• _WHAT YOU NEED TO DO_: Reproduce exactly the lines from the one containing "the peel line" through the one containing "from mathutils import", both included, and nothing else.

-- START PROVIDED DATA --

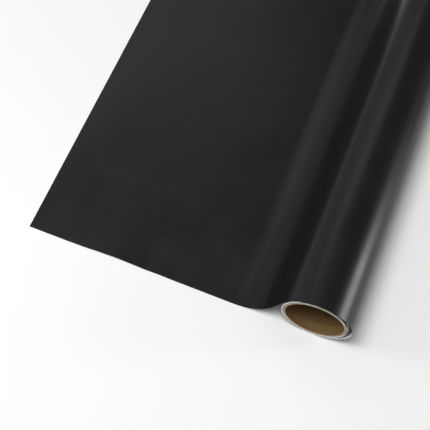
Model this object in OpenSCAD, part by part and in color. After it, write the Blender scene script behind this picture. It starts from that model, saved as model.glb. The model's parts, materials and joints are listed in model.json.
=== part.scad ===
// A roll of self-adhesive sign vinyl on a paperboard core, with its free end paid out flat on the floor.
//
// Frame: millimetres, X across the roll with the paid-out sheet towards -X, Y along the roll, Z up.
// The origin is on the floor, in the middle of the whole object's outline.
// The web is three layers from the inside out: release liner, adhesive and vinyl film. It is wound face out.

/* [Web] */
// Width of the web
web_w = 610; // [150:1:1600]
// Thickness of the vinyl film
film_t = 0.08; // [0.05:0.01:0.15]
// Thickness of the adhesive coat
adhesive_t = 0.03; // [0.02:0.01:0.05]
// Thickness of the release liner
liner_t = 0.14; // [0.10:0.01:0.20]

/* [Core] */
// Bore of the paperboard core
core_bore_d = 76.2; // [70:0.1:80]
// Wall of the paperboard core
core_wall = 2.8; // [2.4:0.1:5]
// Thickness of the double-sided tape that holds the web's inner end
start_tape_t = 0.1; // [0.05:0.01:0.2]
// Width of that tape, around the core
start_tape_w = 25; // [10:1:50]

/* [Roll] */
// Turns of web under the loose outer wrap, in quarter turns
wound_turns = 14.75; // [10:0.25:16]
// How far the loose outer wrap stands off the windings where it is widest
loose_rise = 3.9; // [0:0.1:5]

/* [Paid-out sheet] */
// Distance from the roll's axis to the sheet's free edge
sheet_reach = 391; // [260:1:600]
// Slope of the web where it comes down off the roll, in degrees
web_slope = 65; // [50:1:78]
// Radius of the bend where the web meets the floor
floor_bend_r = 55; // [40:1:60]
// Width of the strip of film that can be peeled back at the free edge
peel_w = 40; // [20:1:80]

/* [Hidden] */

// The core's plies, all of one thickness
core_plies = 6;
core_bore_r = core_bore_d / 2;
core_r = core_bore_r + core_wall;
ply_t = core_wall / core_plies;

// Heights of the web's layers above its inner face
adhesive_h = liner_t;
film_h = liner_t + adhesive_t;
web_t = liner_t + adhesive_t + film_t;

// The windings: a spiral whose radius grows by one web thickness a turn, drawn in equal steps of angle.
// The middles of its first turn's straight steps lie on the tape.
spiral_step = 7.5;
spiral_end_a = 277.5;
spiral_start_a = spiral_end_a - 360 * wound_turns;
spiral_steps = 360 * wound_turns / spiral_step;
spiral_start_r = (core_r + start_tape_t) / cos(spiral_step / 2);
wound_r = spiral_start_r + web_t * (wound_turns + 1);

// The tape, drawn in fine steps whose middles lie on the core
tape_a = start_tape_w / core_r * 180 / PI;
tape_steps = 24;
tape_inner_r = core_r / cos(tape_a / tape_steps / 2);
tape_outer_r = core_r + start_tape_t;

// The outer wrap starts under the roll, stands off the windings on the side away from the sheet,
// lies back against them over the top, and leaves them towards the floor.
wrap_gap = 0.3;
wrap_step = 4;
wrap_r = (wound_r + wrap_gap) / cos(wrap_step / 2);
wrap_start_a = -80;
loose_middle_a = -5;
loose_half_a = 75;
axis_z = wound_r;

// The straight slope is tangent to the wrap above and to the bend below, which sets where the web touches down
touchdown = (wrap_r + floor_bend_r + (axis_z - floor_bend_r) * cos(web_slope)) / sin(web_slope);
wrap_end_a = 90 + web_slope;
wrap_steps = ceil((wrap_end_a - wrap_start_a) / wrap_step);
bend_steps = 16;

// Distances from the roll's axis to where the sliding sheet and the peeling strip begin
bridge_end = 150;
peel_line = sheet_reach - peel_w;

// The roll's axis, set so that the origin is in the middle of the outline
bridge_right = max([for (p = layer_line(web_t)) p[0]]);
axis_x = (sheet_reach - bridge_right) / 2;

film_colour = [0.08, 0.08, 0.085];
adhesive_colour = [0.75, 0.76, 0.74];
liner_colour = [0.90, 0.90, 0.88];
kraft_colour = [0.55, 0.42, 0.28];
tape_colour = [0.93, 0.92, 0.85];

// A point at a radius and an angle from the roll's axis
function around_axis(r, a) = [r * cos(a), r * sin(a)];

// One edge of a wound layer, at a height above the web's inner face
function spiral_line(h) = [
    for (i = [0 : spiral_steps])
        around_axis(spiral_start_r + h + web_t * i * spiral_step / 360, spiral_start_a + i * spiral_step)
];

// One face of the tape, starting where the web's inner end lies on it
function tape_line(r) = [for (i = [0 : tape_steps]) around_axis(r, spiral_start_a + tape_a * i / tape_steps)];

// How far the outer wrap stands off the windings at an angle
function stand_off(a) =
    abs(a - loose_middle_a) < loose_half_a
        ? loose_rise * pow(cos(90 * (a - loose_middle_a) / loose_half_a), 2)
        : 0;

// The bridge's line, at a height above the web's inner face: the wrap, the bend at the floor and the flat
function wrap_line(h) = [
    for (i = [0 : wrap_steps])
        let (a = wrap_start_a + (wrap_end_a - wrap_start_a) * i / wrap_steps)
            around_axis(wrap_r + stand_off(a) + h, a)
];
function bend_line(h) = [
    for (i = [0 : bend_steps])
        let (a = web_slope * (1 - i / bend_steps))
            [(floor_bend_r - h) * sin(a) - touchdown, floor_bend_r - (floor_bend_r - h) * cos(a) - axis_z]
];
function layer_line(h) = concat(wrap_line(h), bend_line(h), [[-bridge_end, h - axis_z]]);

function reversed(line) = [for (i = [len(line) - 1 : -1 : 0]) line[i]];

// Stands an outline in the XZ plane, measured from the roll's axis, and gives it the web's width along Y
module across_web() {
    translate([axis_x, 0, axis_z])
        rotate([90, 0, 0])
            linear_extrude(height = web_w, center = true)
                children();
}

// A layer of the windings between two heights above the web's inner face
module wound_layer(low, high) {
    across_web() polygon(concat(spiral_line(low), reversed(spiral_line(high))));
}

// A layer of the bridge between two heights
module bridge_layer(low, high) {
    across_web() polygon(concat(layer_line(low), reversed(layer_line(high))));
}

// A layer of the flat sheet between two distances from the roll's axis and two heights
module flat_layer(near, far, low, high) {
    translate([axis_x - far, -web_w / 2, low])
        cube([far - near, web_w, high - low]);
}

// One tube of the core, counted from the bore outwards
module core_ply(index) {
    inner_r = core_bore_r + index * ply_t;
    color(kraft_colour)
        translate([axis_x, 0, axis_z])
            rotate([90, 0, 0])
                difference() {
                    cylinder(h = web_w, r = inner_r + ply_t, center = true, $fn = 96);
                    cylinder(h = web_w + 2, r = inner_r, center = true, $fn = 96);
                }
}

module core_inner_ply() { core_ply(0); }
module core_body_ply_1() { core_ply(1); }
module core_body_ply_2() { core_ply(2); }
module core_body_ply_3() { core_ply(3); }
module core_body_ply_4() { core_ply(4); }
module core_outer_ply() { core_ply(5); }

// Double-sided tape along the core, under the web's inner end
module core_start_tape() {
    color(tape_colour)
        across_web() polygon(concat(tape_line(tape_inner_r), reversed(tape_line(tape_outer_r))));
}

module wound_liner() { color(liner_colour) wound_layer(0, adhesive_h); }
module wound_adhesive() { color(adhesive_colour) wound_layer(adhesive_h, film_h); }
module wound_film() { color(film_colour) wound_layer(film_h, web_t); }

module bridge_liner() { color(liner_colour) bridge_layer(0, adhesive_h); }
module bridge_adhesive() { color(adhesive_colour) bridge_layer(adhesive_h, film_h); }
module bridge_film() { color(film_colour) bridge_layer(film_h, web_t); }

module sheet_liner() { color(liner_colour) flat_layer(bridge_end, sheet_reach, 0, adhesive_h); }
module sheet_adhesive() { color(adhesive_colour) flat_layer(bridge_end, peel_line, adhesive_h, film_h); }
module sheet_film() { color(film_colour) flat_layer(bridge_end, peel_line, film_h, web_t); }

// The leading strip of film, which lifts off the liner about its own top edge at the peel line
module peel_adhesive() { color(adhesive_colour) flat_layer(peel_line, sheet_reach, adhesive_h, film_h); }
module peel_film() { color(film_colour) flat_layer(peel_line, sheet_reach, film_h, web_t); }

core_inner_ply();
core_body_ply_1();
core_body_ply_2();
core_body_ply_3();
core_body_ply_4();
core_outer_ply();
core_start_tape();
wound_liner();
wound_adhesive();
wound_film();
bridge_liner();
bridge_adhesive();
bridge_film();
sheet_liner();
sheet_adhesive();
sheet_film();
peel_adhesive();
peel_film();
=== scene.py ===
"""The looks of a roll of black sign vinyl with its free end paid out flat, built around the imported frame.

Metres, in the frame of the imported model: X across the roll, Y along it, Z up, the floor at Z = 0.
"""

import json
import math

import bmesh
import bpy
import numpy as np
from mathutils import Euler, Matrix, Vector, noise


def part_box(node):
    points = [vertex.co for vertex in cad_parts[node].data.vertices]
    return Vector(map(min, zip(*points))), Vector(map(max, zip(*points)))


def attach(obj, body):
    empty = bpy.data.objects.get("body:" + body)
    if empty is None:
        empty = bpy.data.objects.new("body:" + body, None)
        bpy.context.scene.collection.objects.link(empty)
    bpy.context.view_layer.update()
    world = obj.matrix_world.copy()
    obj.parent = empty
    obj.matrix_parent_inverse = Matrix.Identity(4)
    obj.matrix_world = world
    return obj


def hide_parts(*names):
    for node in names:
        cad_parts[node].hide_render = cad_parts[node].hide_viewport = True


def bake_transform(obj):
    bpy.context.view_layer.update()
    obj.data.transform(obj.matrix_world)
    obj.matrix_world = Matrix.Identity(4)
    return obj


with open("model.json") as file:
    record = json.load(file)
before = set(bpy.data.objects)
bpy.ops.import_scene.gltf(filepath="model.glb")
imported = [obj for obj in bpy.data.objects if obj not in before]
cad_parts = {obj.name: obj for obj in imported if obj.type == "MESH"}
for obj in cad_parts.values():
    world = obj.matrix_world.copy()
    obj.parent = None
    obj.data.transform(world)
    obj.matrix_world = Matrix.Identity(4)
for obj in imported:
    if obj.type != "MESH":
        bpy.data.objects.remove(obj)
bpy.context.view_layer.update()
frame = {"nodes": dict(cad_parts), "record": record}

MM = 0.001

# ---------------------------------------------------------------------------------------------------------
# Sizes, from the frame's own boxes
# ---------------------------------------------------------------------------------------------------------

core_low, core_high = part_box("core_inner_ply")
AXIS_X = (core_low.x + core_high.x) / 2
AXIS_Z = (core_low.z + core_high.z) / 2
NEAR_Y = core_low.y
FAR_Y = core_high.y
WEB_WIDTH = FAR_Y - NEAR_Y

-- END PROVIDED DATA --

• _OUTPUT OF THE TASK_:
// The leading strip of film, which lifts off the liner about its own top edge at the peel line
module peel_adhesive() { color(adhesive_colour) flat_layer(peel_line, sheet_reach, adhesive_h, film_h); }
module peel_film() { color(film_colour) flat_layer(peel_line, sheet_reach, film_h, web_t); }

core_inner_ply();
core_body_ply_1();
core_body_ply_2();
core_body_ply_3();
core_body_ply_4();
core_outer_ply();
core_start_tape();
wound_liner();
wound_adhesive();
wound_film();
bridge_liner();
bridge_adhesive();
bridge_film();
sheet_liner();
sheet_adhesive();
sheet_film();
peel_adhesive();
peel_film();
=== scene.py ===
"""The looks of a roll of black sign vinyl with its free end paid out flat, built around the imported frame.

Metres, in the frame of the imported model: X across the roll, Y along it, Z up, the floor at Z = 0.
"""

import json
import math

import bmesh
import bpy
import numpy as np
from mathutils import Euler, Matrix, Vector, noise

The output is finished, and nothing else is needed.